There’s some that are very good, but they’re impractical because they’re very slow. There’s a lot of things that need to coalesce in that sense, and there’s also a lot of very valid. Hypothesis that haven’t been tested at a grander scale you know that, that kind of are born out of academia and never reach wider audience in industry things like counterfactual analysis, causal models and so on. I think there’s a lot of things that can be done with those methods. And then once you connect them with, Other things that are intrinsic within certain industries like you might wanna do, take use semantic segmentation where you take images and you break them out into parts that mean something to the model and build some kind of causal structure that explains it. You can do a lot of stuff like that and there’s people looking into that research. I think in a few years there’ll be whole families of new methods to use in the field, but I think the thing that will accelerate the whole everything in terms of interpretability into a wider audience is gonna be, as you said, no code and low code.
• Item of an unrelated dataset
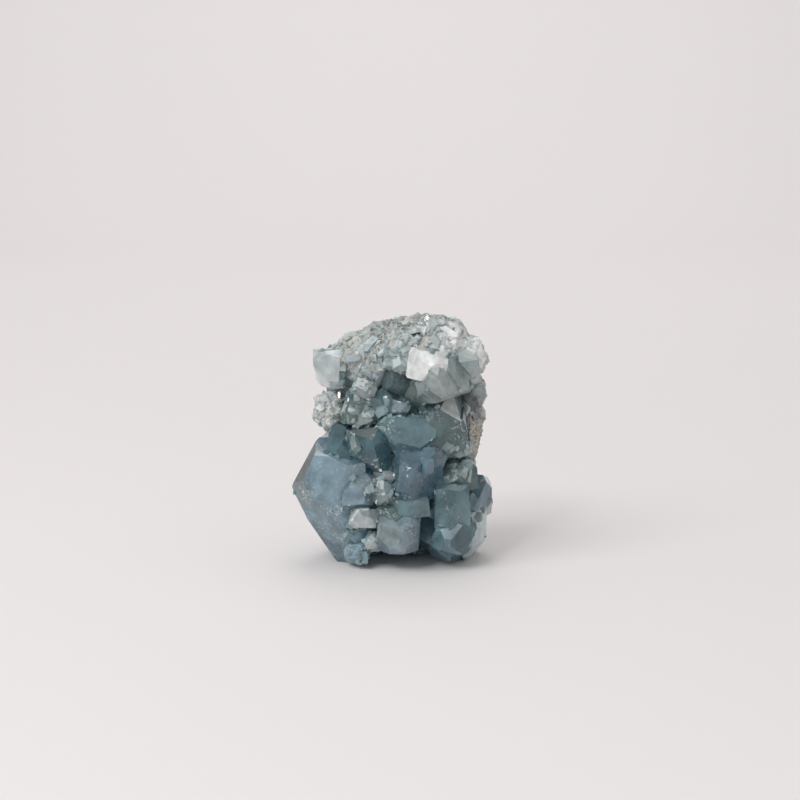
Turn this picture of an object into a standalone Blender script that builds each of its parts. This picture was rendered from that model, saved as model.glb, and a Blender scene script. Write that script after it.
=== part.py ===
"""Rough celestite: a stone of intergrown blue crystals on the pale, granular rock they grew from.

Units are metres and +Z is up. The stone stands on three small flats, and the origin is on the
surface under it, below the middle of its outline. +Y points away from the side that shows best.
"""

import math
import random
from collections import namedtuple

import bmesh
import bpy
from mathutils import Matrix, Vector

MM = 0.001
STONE_NAME = "celestite_cluster"

# A flat is (turn, rise, out): the face looks turn degrees to the right of its crystal's front
# and rise degrees up, and lies out millimetres from the middle of its crystal or rock.
# at: the middle, in millimetres. sides: the roll of its block in degrees, and half its width
# and height. root: how far behind the middle the crystal begins. turn: how far the crystal's
# front is turned from the stone's front, in degrees to the right.
Crystal = namedtuple("Crystal", "name at sides root flats turn", defaults=(0,))

FRONT_CRYSTALS = [
    # Lower left: one big crystal that ends in a blunt wedge and carries part of the weight.
    Crystal("wing", (-13, -10, 15), (0, 11, 15.6), 16, [
        (-25, 12, 6.9), (-72, 23, 9.8), (-25, 45, 12.0), (-63, -10, 6.9), (-95, -31, 7.9),
        (-36, -30, 5.0), (25, -8, 6.2), (0, -45, 8.6), (-110, 30, 11.4), (70, -35, 10.5),
        (85, 0, 7.5), (10, 60, 12.5), (-140, 5, 14), (-160, -40, 17)]),
    # Upper left.
    Crystal("shoulder", (-14.5, -5, 46.7), (-3, 3.7, 4.6), 9, [
        (-14, 6, 4.2), (-80, -22, 3.5), (-50, 45, 4.7), (20, 60, 5.2), (-10, -45, 5), (60, 0, 4.6),
        (180, 68, 4.6)]),
    Crystal("shoulder_step", (-10.5, -6, 46), (10, 3.0, 3.6), 10, [
        (25, 10, 3), (-40, 20, 3.4), (10, -45, 3.6)]),
    # Upper right: pale crystals that overhang the front.
    Crystal("brow_white", (8.6, -13.4, 48.7), (8, 4.8, 3.7), 10, [
        (-8, 32, 4.6), (-35, -22, 4.0), (25, -25, 4.6), (-60, 35, 4.5), (40, 40, 4.8)]),
    Crystal("brow_green", (11.8, -13, 45.6), (-12, 6.2, 5.4), 12, [
        (-8, -18, 5.4), (22, 24, 5.1), (-45, -5, 6.0), (-40, -45, 5.8), (45, -35, 6.2), (55, 20, 5.8),
        (0, 60, 6)]),
    Crystal("brow_side", (18.2, -9, 47.3), (-8, 2.7, 4.5), 8, [
        (25, 5, 4.5), (20, 50, 4.6), (10, -45, 4.7), (60, 0, 4), (135, -15, 5.5), (125, 35, 5)]),
    # Middle, from the left to the tall slab on the right.
    Crystal("pale_left", (-6, -10.5, 42.6), (20, 3.0, 2.5), 8, [
        (-15, 20, 3.4), (20, -15, 3.3), (-20, -45, 3.2), (50, 35, 3.5)]),
    Crystal("dark_recess", (1.2, -7, 45), (-20, 3.8, 5), 8, [
        (-45, 10, 4.2), (35, 5, 3.8), (0, 50, 4.7), (0, -40, 5)]),
    Crystal("speckled", (7, -7, 40.5), (35, 4, 3), 8, [(-30, -20, 3.5), (30, 20, 3)]),
    Crystal("green_left", (-7.5, -9.5, 38.0), (12, 4, 4.2), 9, [
        (-25, 15, 4.2), (25, 0, 4), (0, 50, 4.0), (0, -50, 5), (-55, 35, 4.8)]),
    Crystal("green_right", (-1.8, -9.5, 38.8), (-15, 3.6, 3.8), 9, [
        (-15, -10, 4), (25, 20, 3.9), (0, 55, 3.8), (0, -45, 4.4)]),
    Crystal("white_tip", (-6.2, -13, 35.9), (-20, 2.5, 1.3), 6, [
        (0, 30, 1.5), (-55, 20, 1.9), (60, 20, 1.8)]),
    Crystal("small_clear", (1.8, -12.5, 38), (15, 2.1, 2.0), 7, [
        (-20, 15, 2.4), (25, 5, 2.3), (0, 50, 2.6), (0, -45, 2.7)]),
    Crystal("roof", (4.4, -11, 32.4), (-3, 6.6, 4.2), 12, [
        (-18, 12, 6.2), (18, 8, 6.2), (0, 50, 6.2), (-5, -50, 6.2), (-60, 10, 7), (62, 5, 7),
        (-50, -35, 6.3), (50, -35, 6.2), (45, 45, 6.6)]),
    Crystal("slab", (12.8, -8, 31.3), (-6, 5.7, 8.6), 10, [
        (12, 4, 5.3), (35, 35, 6.8), (-50, 20, 8), (0, -35, 8), (-20, 55, 8.6), (60, -25, 8.1),
        (80, 22, 6.0)]),
    Crystal("left_block", (-11.5, -9.5, 29.0), (8, 3.4, 5.0), 10, [
        (-30, 8, 5.2), (15, 5, 5), (0, 50, 6.0), (-20, -40, 5.6), (-60, 40, 4.8)]),
    Crystal("left_main", (-5.0, -10.8, 28.3), (-5, 5.0, 5.8), 10, [
        (-12, 8, 6.2), (40, -5, 5.6), (-5, -25, 6.4), (5, 48, 6.4), (-60, 0, 6.0)]),
    Crystal("dark_step", (-1.3, -9.5, 23.5), (0, 2.8, 3.6), 9, [
        (-20, 15, 5.2), (35, 0, 4.6), (0, 50, 4.6), (0, -50, 4.6)]),
    Crystal("centre", (6.5, -13.5, 23.2), (0, 5.8, 6.4), 14, [
        (-20, -2, 6.3), (22, -2, 6.4), (8, 42, 6.8), (-62, 5, 6.3), (65, 5, 6.6), (0, -35, 7.8),
        (-50, 35, 6.9), (-30, -42, 7.3), (40, -35, 6.9)]),
    # Lower middle.
    Crystal("layered", (-7.5, -12, 19), (4, 3.7, 4.3), 9, [
        (-5, 45, 4.8), (-10, -3, 5.6), (50, -5, 5), (0, -50, 5.6)]),
    Crystal("cream", (-6.5, -11.5, 12.4), (5, 3.3, 2.4), 8, [(0, 5, 5), (-50, 30, 4.6)]),
    Crystal("broken_high", (-1.5, -12, 18.5), (30, 3.0, 3.0), 8, [
        (30, 30, 4.5), (-30, 0, 4.6), (20, -50, 4.4)]),
    Crystal("broken_low", (-0.2, -12, 13.6), (-10, 3, 3), 8, [
        (-15, -15, 4.8), (35, 10, 4.6), (0, 50, 4.2)]),
    Crystal("teal_low", (4.5, -12, 15.2), (-6, 4.6, 3), 9, [(-12, 8, 4.6), (14, -8, 4.6), (0, 50, 5)]),
    Crystal("foot_pale", (1.8, -13.5, 8.9), (4, 5, 4.6), 11, [
        (-22, 0, 6.2), (25, 12, 6.2), (0, 55, 5.4), (0, -50, 6), (-55, -30, 5.8), (50, -40, 5.8),
        (60, 10, 6)]),
    # Lower right: two tips that reach the surface below, and the crystals above them.
    Crystal("right_face", (14.5, -12, 15.5), (0, 4.2, 5.2), 11, [
        (-12, 8, 5.2), (22, -4, 5.3), (0, 50, 6.2), (-60, 0, 5.4), (130, 15, 6.5)]),
    Crystal("right_foot", (14.7, -13, 8.0), (20, 4.6, 3.8), 9, [
        (-8, 25, 5), (30, -10, 5.2), (-50, 0, 5), (0, -45, 5)]),
    Crystal("tip_dark", (13, -8, 6), (0, 6.3, 6.6), 8, [
        (-60, -50, 4.0), (55, -45, 5.2), (0, -15, 4.5), (10, 40, 6)]),
    Crystal("tip_grey", (18.5, -3, 7), (0, 4.4, 7.6), 9, [
        (75, -40, 4.6), (15, -10, 4.5), (50, 0, 5), (-70, -30, 5), (130, -5, 7), (115, 35, 6.8)]),
    Crystal("right_ledge", (16, -9, 21.5), (-5, 4.6, 3), 8, [
        (5, 45, 4.0), (10, -20, 5), (55, 0, 5.2), (140, 30, 5.4), (125, -20, 5.6)]),
    Crystal("right_point", (19.8, -3.5, 15.3), (0, 4.6, 5.4), 12, [
        (20, 5, 4.6), (70, -28, 4.3), (30, 50, 5), (85, 35, 4.8), (60, 8, 4.7), (140, 20, 7)]),
]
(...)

And the reason I think that kind of goes back to what I said of starting in web development, I think. The phase I associate machine learning and AI right now is to me, it’s one I relate to the growing pains we had in the late nineties were, websites were horrible, they were unreliable. There were all these browser ro awards going on. There were still very poor standardization going on. And I think a lot of those things will, is something will come out there. There’s gonna be standards that emerge for saving models, for saving model metadata, which I believe is really important for interpretability.
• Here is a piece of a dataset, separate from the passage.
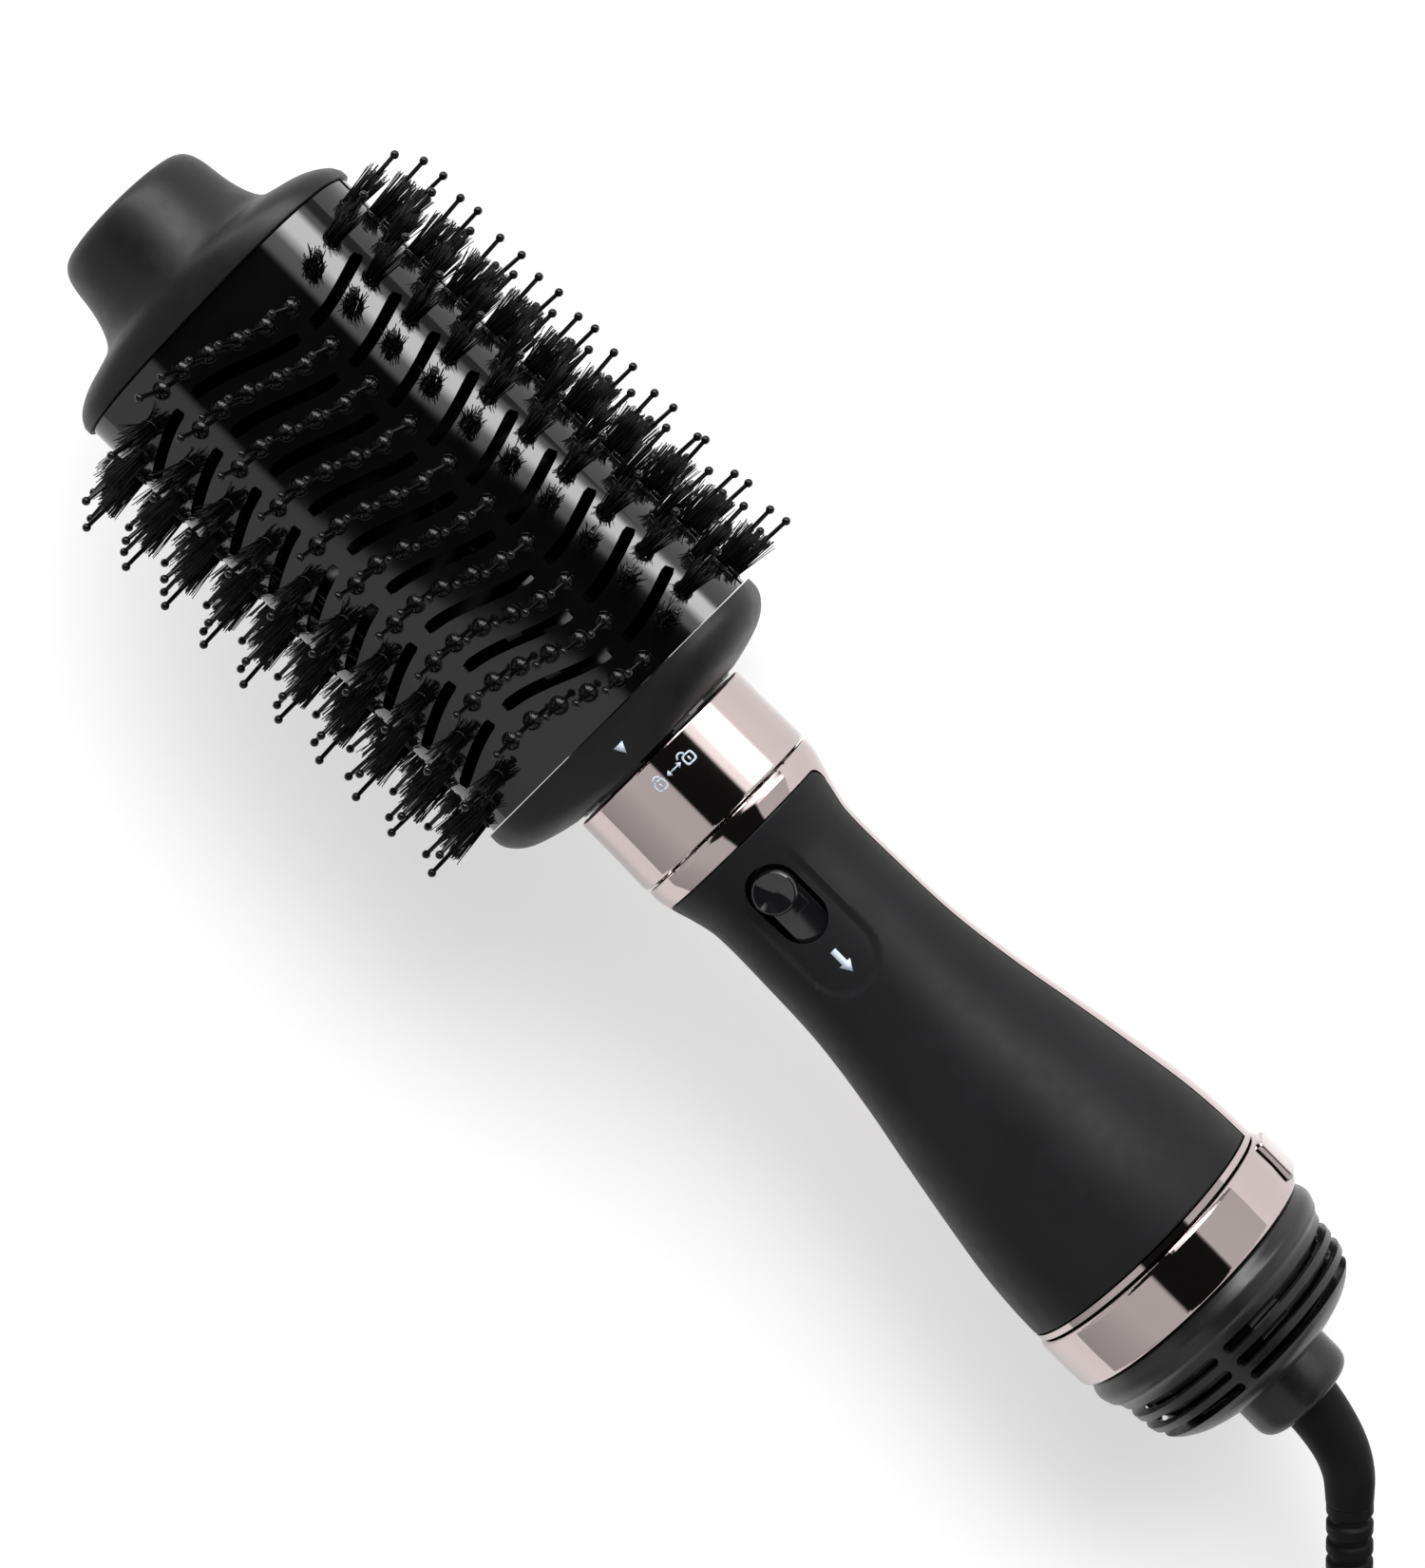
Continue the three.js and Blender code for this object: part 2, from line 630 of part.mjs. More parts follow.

And which will come with things like providence for enforcing new standards I think are pretty common sense. When should a model expire? I believe models should always expire. Or what constitutes a high level of confidence for a model? So all models, I believe, should have come with uncertainty estimates. And I think and one of the reasons I favor classification models is because I can always establish a threshold and I can say if you’re 50, 50.5%. It’s 50.5% probable that this is the class. Might as well not give this prediction out to a person. So I favor the idea of abstention, abstaining to make a prediction.
Models should be able to do that. It’s not the model’s job. I think it’s like a, an API of some sort that lays on top of it. But a lot of the structures that will become the future of AI haven’t been built yet or are in the process of being built. There’s, I could name you like half a dozen of projects that are currently doing no code AI solutions that include. Interpretability within it. And I think that’s very promising because I see that’s the future of this field. I actually am bothered by the idea that everything is that’s why I connected back to the 90’s so ad hoc. So like artisanal everybody’s making like their own models, like with the code and copying, pasting things from, God knows where and so there’s not really a fo a good foundation to moving forward.
And I think frameworks are emerging and people are using them more and more people are using FAST a API and all that. But what bothers me about these frameworks, whether they’re auto ML or anything, is that they still lack. A very important component, which is interpreting. And I think for better or worse, that is the case right now. But in the future they’ll be like, once machine learning engineers and data scientists are not coding and cleaning data and doing all that all day, their hands will be free to actually interpret the models. I think businesses will start to realize the value that can be untapped by interpretation. Outweighs by far the expense of having someone do that. And it’s right now all that expense is very much on the data end and that’s where it should be. Cuz I think data centric AI is definitely important. It’s important to have clean data, to have reliable data to look into the data. That’s always gonna be important.
But interpretation on the modeling side is not something that’s done. And the reason is, there’s so much spent. On getting everything, through the pipeline to the end that, nobody will have time for interpretation. Once that’s done, it’s too much work.
[00:35:22] Alexander: I’m a strong believer that It doesn’t matter really so much how you work, how much work you put in, what really matters is how much value you generate for your stakeholders. Yeah, and I think interpretability and stuff like this. Visualizing what, what happens when and where are the boundaries? That’s where a lot of value is generated, and I see that again and again. So people stop, when the job is really half done communicating, things like that. Understand, making sure that everybody understands everything. Is part of the job and not just get the model to converge.
[00:36:04] Serg: Yeah.
[00:36:05] Alexander: Thanks so much. Serg. We had an awesome time talking about interpretability, explainability, Glass, white black box things. What we can do and all these kind of different things. What, how we what are model agnostic tools we can use to interpret our data and things like that. If you haven’t read the book, yeah, we’ll link to that in the show notes. Thanks so much for being in the show and looking forward for the second edition of your book.
[00:36:41] Serg: Thank you.
[00:36:42] Alexander: Can’t wait to see that. promoted.
[00:36:45] Serg: Yeah. Coming out in November.
[00:36:49] Alexander: Thanks so much.